Unsurprisingly, the survey found that prices ‘in China’ were much higher than had been previously guess-timated, and therefore the purchasing power of the yuan was much lower. Consequently, the Bank shrank its estimate of China’s 2005 output (in PPP terms) by a remarkable 40 per cent – to $5.3 trillion from $8.8 trillion. Similar calculations in India resulted in a revised estimate of India’s 2005 output of $2.3 trillion from $3.4 trillion. Such colossal revisions to fundamental global statistics are rare.
Eswar Prasad, former China division chief at the IMF and now at Cornell University, warned: “The notion that China is suddenly a much smaller part of the world economy should be taken with a huge degree of caution.” Some analysts have pointed out that it is in China’s political interest both to have its currency be viewed as less undervalued, and to understate the size of its economy.
Fred Vogel, the World Bank economist who oversaw the ICP, said that the China calculation “depends on a basic assumption that prices from the rural areas of the 11 administrative areas are representative of rural China.” He defended this by noting that most countries measure prices mainly in urban areas. Bank president Robert Zoellick tried to downplay the significance of the new figures, saying he suspected that “as more price data is taken into account, there will be more adjustments.”
Dodgy metrics, MDGs at risk?
While newspaper headlines have fixated on the meaning of the new calculations for the size of the Chinese and Indian economies relative to the US and Japan, the development story lies in what these numbers will mean for assessing the Bank’s poverty reduction efforts.
A number of economists have consistently slated the Bank’s approach to measuring poverty (see Update 29). Columbia University economist Sanjay Reddy argues that the Bank’s use of a $1 per day international poverty line is not meaningful because it “does not correspond to the real cost of achieving basic human requirements”. Reddy concludes therefore that the new poverty estimates for India and China “cannot be considered ‘updated’ or ‘more accurate’, but differently distorted”.
Reddy and fellow researcher at Columbia Thomas Pogge have proposed an alternative methodology: the use of a set of common criteria related to the possession of local resources sufficient to achieve basic human requirements. This approach remains untested, “despite being wholly feasible” according to Reddy and Pogge.
The Bank itself says in the report that “PPPs provide a measure of the overall price level of an economy, but they may not reflect the expenditure patterns of the poor”. A second report due out end February will show more detailed data for food, clothing, health and other items, though Vogel is “not expecting any significant revisions resulting from the additional analysis”. A separate exercise to estimate poverty levels is to be published “at a later time to be determined”.
Why is this so important? Simply put, it determines the number of people who fall below the poverty threshold and therefore the ‘effectiveness’ of poverty alleviation policies. Based on this figure the Bank pronounces success or failure on the first Millennium Development Goal to “reduce by half the proportion of people living on less than a dollar a day”.
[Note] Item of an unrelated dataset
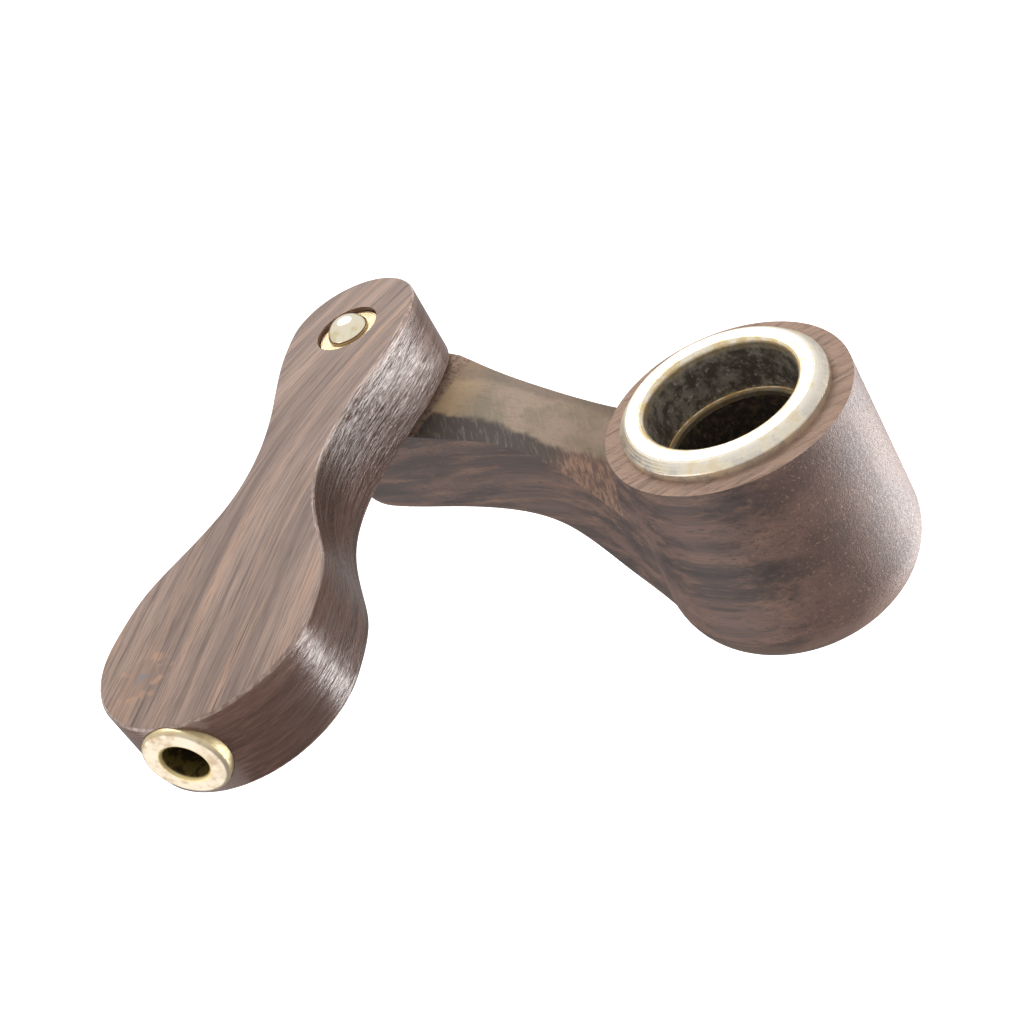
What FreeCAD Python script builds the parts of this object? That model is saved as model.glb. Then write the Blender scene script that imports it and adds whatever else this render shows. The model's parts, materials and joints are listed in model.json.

According to the Bank’s previous estimates, the global number of poor people fell by approximately 150 million between 1990 and 1999 (the proportion falling from 28 to 22 per cent). This was due to some 150 million people supposedly leaving the ranks of the poor in China. Outside of China, reductions in the number of poor in other Asian nations were offset by increases in Eastern Europe, Central Asia, Latin America and especially Sub-Saharan Africa. So any major change in the Chinese picture could turn a net positive picture into a negative one.
The evaluation of World Bank research led by Princeton University’s Angus Deaton (see Update 54), while casting doubt on the independence and reliability of Bank research, argued for greater attention to bread-and-butter statistical work. The attention generated by the ICP controversy should make it clear that it is time to develop a measure of extreme poverty which is based on the real cost of meeting basic human needs. Until then, there will continue to be uncertainty about whether poverty reduction efforts are going forwards or backwards.